## [Material provided]
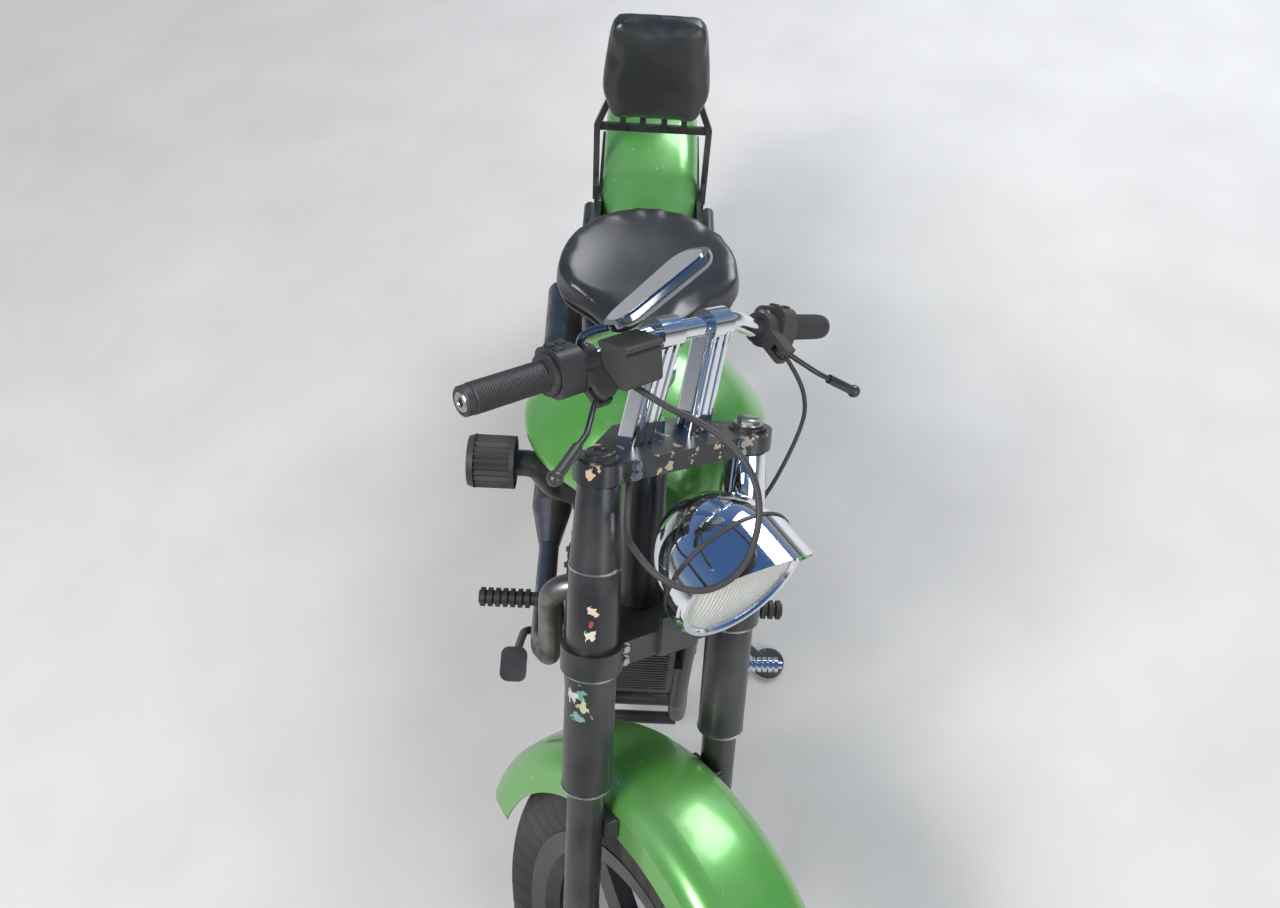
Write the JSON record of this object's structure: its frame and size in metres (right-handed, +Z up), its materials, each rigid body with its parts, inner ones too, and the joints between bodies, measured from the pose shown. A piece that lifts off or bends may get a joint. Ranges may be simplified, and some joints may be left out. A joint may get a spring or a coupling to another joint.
{
  "type": "solo cruiser motorcycle",
  "caption": "Low cruiser with a long raked fork, deep fenders, solo saddle and backrest, leaning on its side stand with the steering turned to its left stop.",
  "frame": {"origin": "on the ground under the middle of the parked machine's box", "axes": "+Y to the rear of the machine, +X to the rider's left, the side it leans to, +Z up"},
  "size_m": [0.6598, 2.2158, 1.2512],
  "materials": {
    "green_paint": "metallic, clear coated",
    "black_paint": "satin, chipped",
    "black_casting": "matte",
    "chrome": "polished",
    "bare_steel": "brushed",
    "grip_rubber": "matte",
    "tyre_rubber": "matte",
    "seat_hide": "smooth",
    "lens_glass": "ribbed",
    "red_lens": "moulded",
    "mirror_face": "silvered"
  },
  "bodies": {
    "chassis": {"air_filter": "grip_rubber", "backrest_bar": "black_paint", "backrest_pad": "seat_hide", "battery_box": "black_paint", "brake_pedal": "black_paint", "engine_cases": "black_casting", "exhaust_pipes": "chrome", "fender_struts": "black_paint", "foot_pegs": "grip_rubber", "frame": "black_paint", "front_cylinder": "black_casting", "fuel_tank": "green_paint", "gear_lever": "chrome", "intake_manifold": "black_paint", "radiator": "black_paint", "rear_axle": "bare_steel", "rear_cylinder": "black_casting", "rear_fender": "green_paint", "saddle": "seat_hide", "saddle_base": "black_paint", "shock_absorbers": "chrome", "swingarm": "black_paint", "tail_lamp": "red_lens"},
    "steering": {"upper_clamp": "black_paint", "lower_clamp": "black_paint", "stem_nut": "chrome", "risers": "chrome", "handlebar": "chrome", "grips": "grip_rubber", "levers": "chrome", "control_housings": "black_casting", "brake_reservoir": "black_casting", "mirror_shell": "chrome", "mirror_glass": "mirror_face", "headlamp_bucket": "chrome", "headlamp_lens": "lens_glass", "headlamp_bracket": "black_paint", "fork_legs": "black_paint", "front_axle": "bare_steel", "front_fender": "green_paint", "fender_stays": "black_paint", "front_caliper": "black_casting", "brake_hose": "grip_rubber", "clutch_cable": "grip_rubber"},
    "front_wheel": {"front_tyre": "tyre_rubber", "front_wheel": "black_paint", "front_brake_disc": "bare_steel"},
    "rear_wheel": {"rear_tyre": "tyre_rubber", "rear_wheel": "black_paint", "rear_brake_disc": "bare_steel"},
    "side_stand": {"side_stand": "black_paint"}
  },
  "joints": [
    {"name": "steering", "type": "hinge", "parent": "chassis", "child": "steering", "pos_m": [-0.08608, -0.9624, -0.00898], "axis": [0.1095, 0.5388, 0.8353], "range_deg": [-74, 0]},
    {"name": "front_wheel_spin", "type": "hinge", "parent": "steering", "child": "front_wheel", "pos_m": [-0.00875, -0.81924, 0.29786], "axis": [0.749, 0.5077, -0.4257], "continuous": true},
    {"name": "rear_wheel_spin", "type": "hinge", "parent": "chassis", "child": "rear_wheel", "pos_m": [-0.04405, 0.73031, 0.32218], "axis": [0.9914, 0.0009, -0.1305], "continuous": true},
    {"name": "side_stand_fold", "type": "hinge", "parent": "chassis", "child": "side_stand", "pos_m": [0.09699, -0.13847, 0.14621], "axis": [0.7253, -0.2175, 0.6532], "range_deg": [0, 95]}
  ]
}
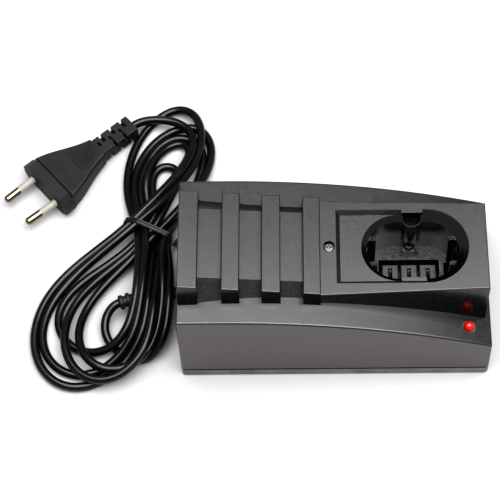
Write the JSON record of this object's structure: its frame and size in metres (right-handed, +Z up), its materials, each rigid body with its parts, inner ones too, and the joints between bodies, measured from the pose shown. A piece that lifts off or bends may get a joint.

## [Written problem]
All records above must be set down exactly, please.

## [Response to the task]
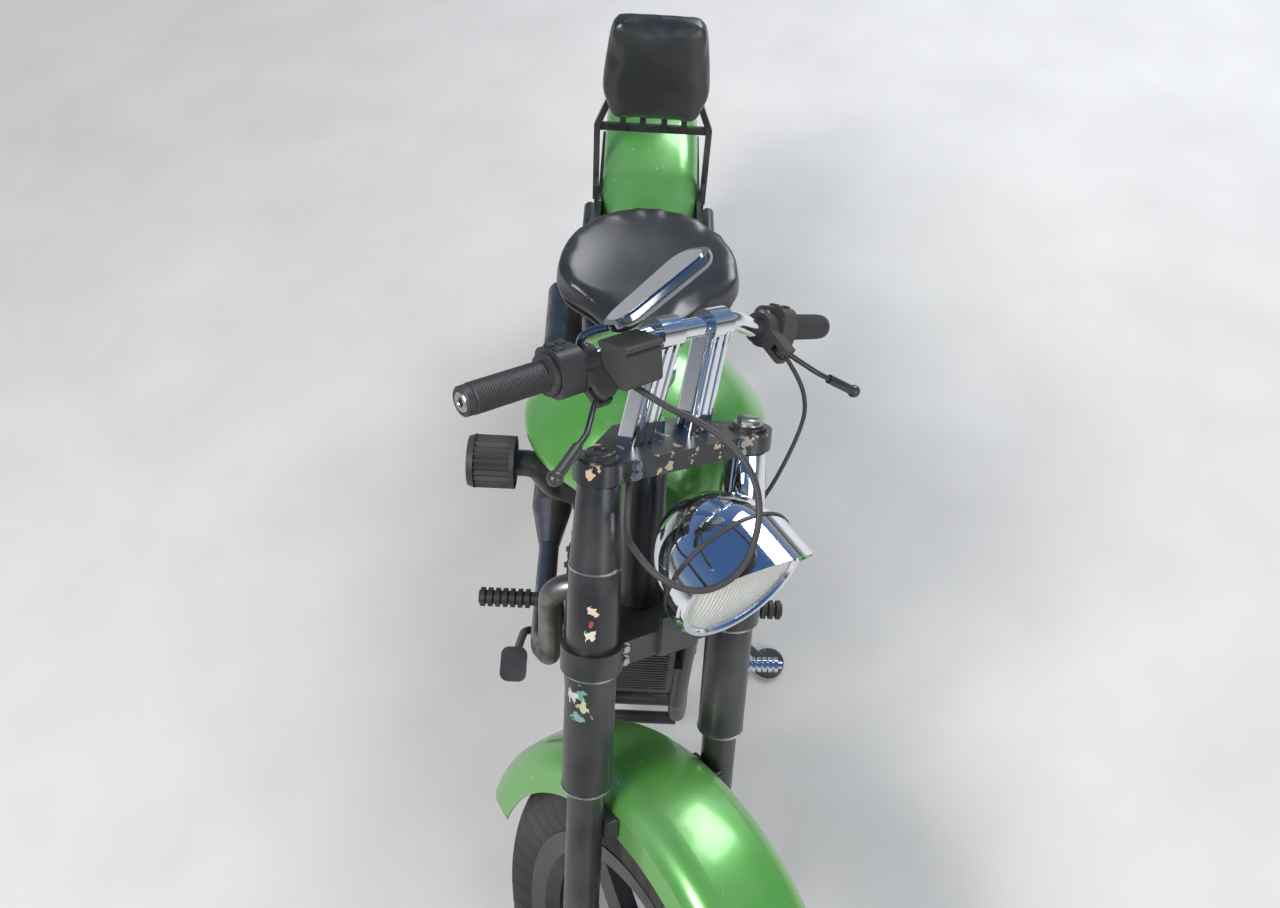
Write the JSON record of this object's structure: its frame and size in metres (right-handed, +Z up), its materials, each rigid body with its parts, inner ones too, and the joints between bodies, measured from the pose shown. A piece that lifts off or bends may get a joint. Ranges may be simplified, and some joints may be left out. A joint may get a spring or a coupling to another joint.
{
  "type": "solo cruiser motorcycle",
  "caption": "Low cruiser with a long raked fork, deep fenders, solo saddle and backrest, leaning on its side stand with the steering turned to its left stop.",
  "frame": {"origin": "on the ground under the middle of the parked machine's box", "axes": "+Y to the rear of the machine, +X to the rider's left, the side it leans to, +Z up"},
  "size_m": [0.6598, 2.2158, 1.2512],
  "materials": {
    "green_paint": "metallic, clear coated",
    "black_paint": "satin, chipped",
    "black_casting": "matte",
    "chrome": "polished",
    "bare_steel": "brushed",
    "grip_rubber": "matte",
    "tyre_rubber": "matte",
    "seat_hide": "smooth",
    "lens_glass": "ribbed",
    "red_lens": "moulded",
    "mirror_face": "silvered"
  },
  "bodies": {
    "chassis": {"air_filter": "grip_rubber", "backrest_bar": "black_paint", "backrest_pad": "seat_hide", "battery_box": "black_paint", "brake_pedal": "black_paint", "engine_cases": "black_casting", "exhaust_pipes": "chrome", "fender_struts": "black_paint", "foot_pegs": "grip_rubber", "frame": "black_paint", "front_cylinder": "black_casting", "fuel_tank": "green_paint", "gear_lever": "chrome", "intake_manifold": "black_paint", "radiator": "black_paint", "rear_axle": "bare_steel", "rear_cylinder": "black_casting", "rear_fender": "green_paint", "saddle": "seat_hide", "saddle_base": "black_paint", "shock_absorbers": "chrome", "swingarm": "black_paint", "tail_lamp": "red_lens"},
    "steering": {"upper_clamp": "black_paint", "lower_clamp": "black_paint", "stem_nut": "chrome", "risers": "chrome", "handlebar": "chrome", "grips": "grip_rubber", "levers": "chrome", "control_housings": "black_casting", "brake_reservoir": "black_casting", "mirror_shell": "chrome", "mirror_glass": "mirror_face", "headlamp_bucket": "chrome", "headlamp_lens": "lens_glass", "headlamp_bracket": "black_paint", "fork_legs": "black_paint", "front_axle": "bare_steel", "front_fender": "green_paint", "fender_stays": "black_paint", "front_caliper": "black_casting", "brake_hose": "grip_rubber", "clutch_cable": "grip_rubber"},
    "front_wheel": {"front_tyre": "tyre_rubber", "front_wheel": "black_paint", "front_brake_disc": "bare_steel"},
    "rear_wheel": {"rear_tyre": "tyre_rubber", "rear_wheel": "black_paint", "rear_brake_disc": "bare_steel"},
    "side_stand": {"side_stand": "black_paint"}
  },
  "joints": [
    {"name": "steering", "type": "hinge", "parent": "chassis", "child": "steering", "pos_m": [-0.08608, -0.9624, -0.00898], "axis": [0.1095, 0.5388, 0.8353], "range_deg": [-74, 0]},
    {"name": "front_wheel_spin", "type": "hinge", "parent": "steering", "child": "front_wheel", "pos_m": [-0.00875, -0.81924, 0.29786], "axis": [0.749, 0.5077, -0.4257], "continuous": true},
    {"name": "rear_wheel_spin", "type": "hinge", "parent": "chassis", "child": "rear_wheel", "pos_m": [-0.04405, 0.73031, 0.32218], "axis": [0.9914, 0.0009, -0.1305], "continuous": true},
    {"name": "side_stand_fold", "type": "hinge", "parent": "chassis", "child": "side_stand", "pos_m": [0.09699, -0.13847, 0.14621], "axis": [0.7253, -0.2175, 0.6532], "range_deg": [0, 95]}
  ]
}
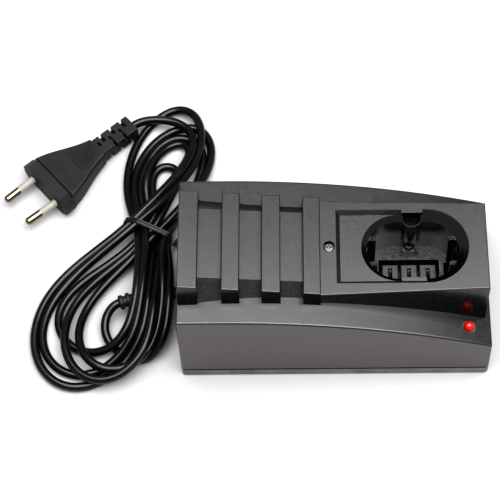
Write the JSON record of this object's structure: its frame and size in metres (right-handed, +Z up), its materials, each rigid body with its parts, inner ones too, and the joints between bodies, measured from the pose shown. A piece that lifts off or bends may get a joint.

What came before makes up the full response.